New solar-cooling technology for cooling-freezing

Refrigeration is often based on compressor technology which consumes electricity. A recently developed system making it possible to achieve relatively low temperatures solely using solar energy has been designed by PROMES, a laboratory working within the ENERGY framework of the CNRS, the French national scientific research centre. It uses a combination of two different processes: evaporation/condensation and absorption/desorption. The system operates as a thermochemical dipole with two distinct night and day phases. During the day, the solar collectors heat a reactive solid contained in the reactor. This causes the decomposition of the barium chloride (a salt) contained in it, releasing the gas that condenses at ambient temperature in the condenser and accumulates in the evaporator.
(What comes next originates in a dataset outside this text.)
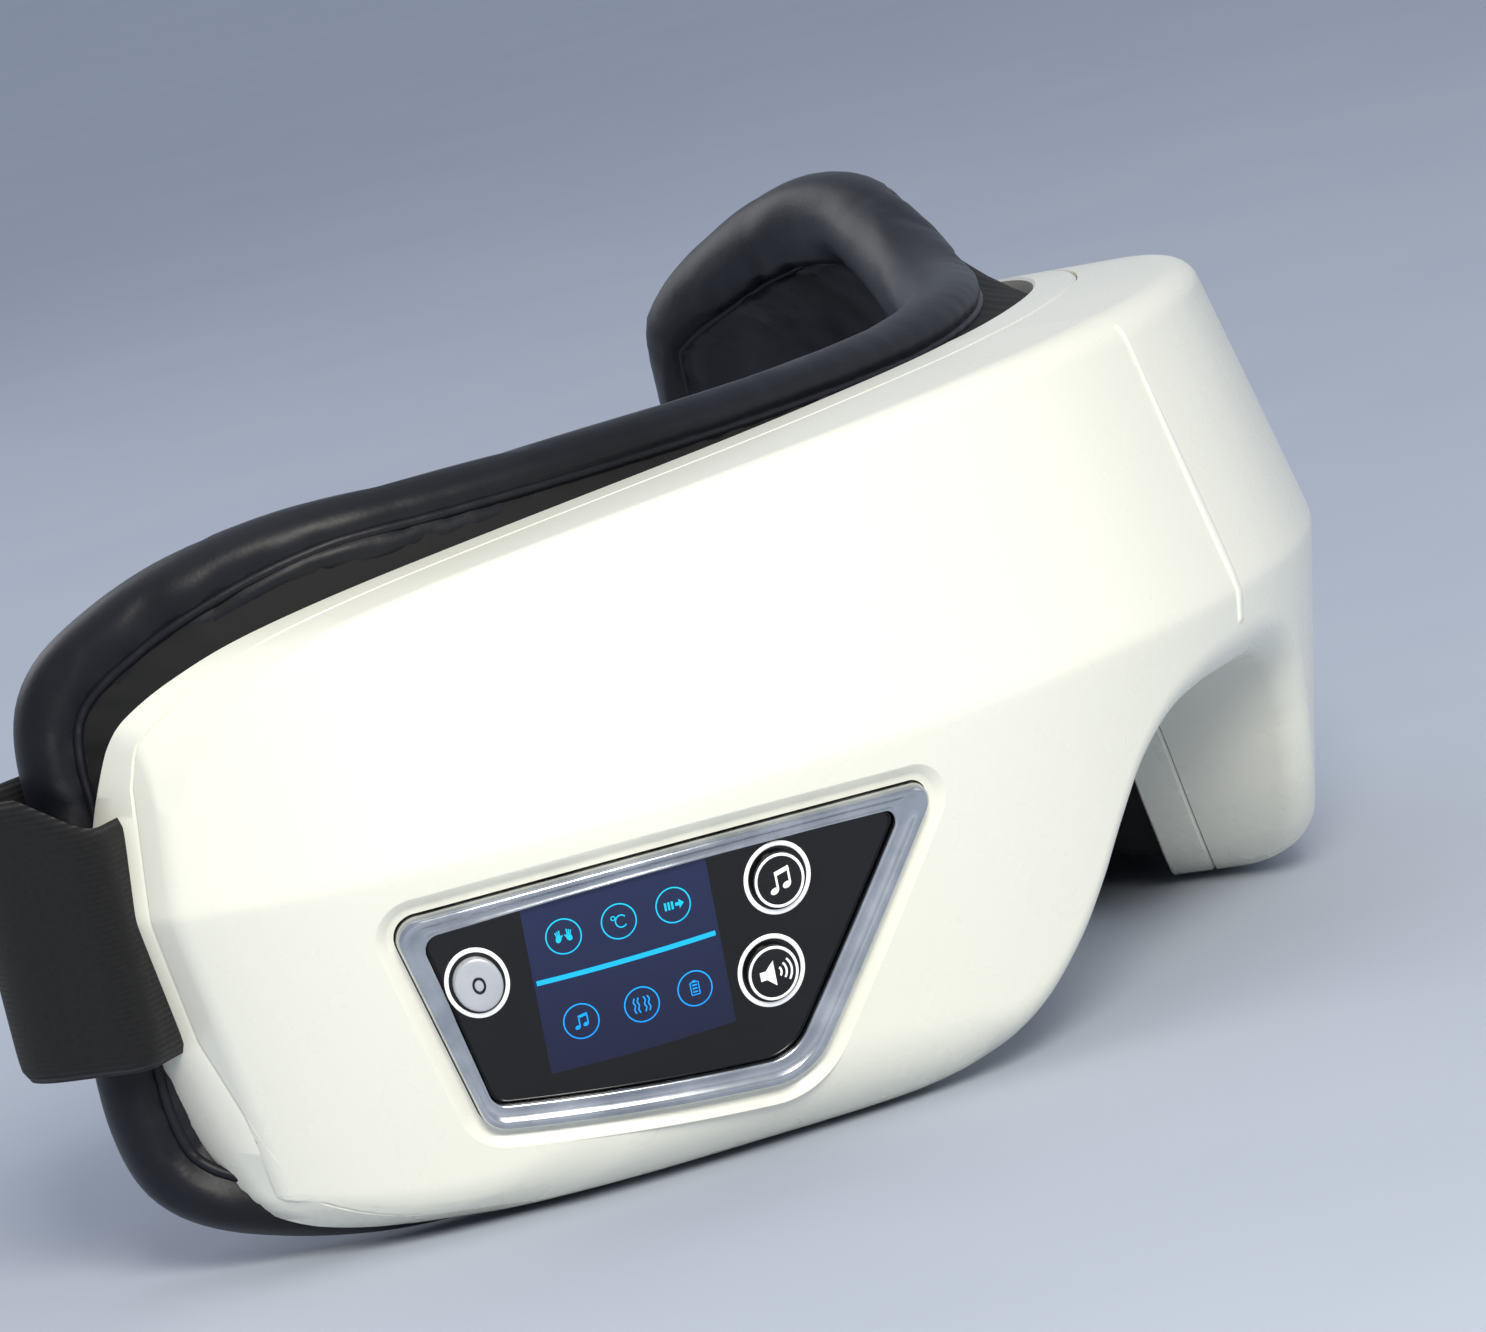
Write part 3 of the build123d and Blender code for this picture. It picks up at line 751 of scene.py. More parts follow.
@dataclass
class Housing:
    """The white mouldings: front shell, rear frame's rim and the centre trim."""

    skin: Skin
    half_columns: int = 104
    upper_rows: int = 38
    lower_rows: int = 48
    wall_rows: int = 16
    seam_gap: float = 0.28
    rear_loop: np.ndarray = field(init=False)

    def columns(self) -> np.ndarray:
        """Column parameters from the left temple to the right one."""
        return np.linspace(-1, 1, 2 * self.half_columns + 1)

    def sharp_grid(self) -> np.ndarray:
        """Face points before rounding, rows from the top edge to the bottom edge.

        Returns:
            Rows by columns by 3 array of points.
        """
        s = np.abs(self.columns())
        sign = np.where(self.columns() < 0, -1.0, 1.0)
        n = len(s)
        skin = self.skin
        ups = skin.loop[:len(smooth_path(skin.top, 12)), :2]
        downs = smooth_path(skin.foot, 12)[::-1, :2]
        upper = self.edge_run(ups, n // 2 + 1)
        lower = self.edge_run(downs, n // 2 + 1)
        rows = []
        index = np.rint(s * (n // 2)).astype(int)
        for i in range(self.upper_rows):
            t = 0.5 * (1 - math.cos(math.pi * i / self.upper_rows))
            rows.append(self.lift_row(upper[index], t))
        for i in range(self.lower_rows + 1):
            t = 0.5 * (1 - math.cos(math.pi * i / self.lower_rows))
            rows.append(self.lift_row(lower[index], 1 - t))
        grid = np.stack(rows)
        grid[..., 0] *= sign
        return grid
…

During the nocturnal stage, the reactor cools down according to the ambient temperature, causing the reabsorption of the refrigerant gas; this in turn causes the refrigerant fluid to evaporate in the evaporator, thus inducing cooling. A simple process using a single dipole and conventional solar collectors producing temperatures of 70°C has a cooling capacity of 1-1.2 kW/m² of collector surface at 0°C. However, similar technology can be used for freezing when two dipoles are organized as a cascade: a primary dipole is used to bring down the temperature of the cold store and a secondary dipole cools the reactor of the primary dipole during the night. During the day, both dipoles are in regeneration phase. The system makes it possible to achieve temperatures as low as -45°C, solely with the energy provided by solar collectors commonly used for domestic water heating. A prototype was constructed in order to demonstrate the system's feasibility; it is autonomous and self-adapting, as it adjusts to external conditions without requiring any external regulation.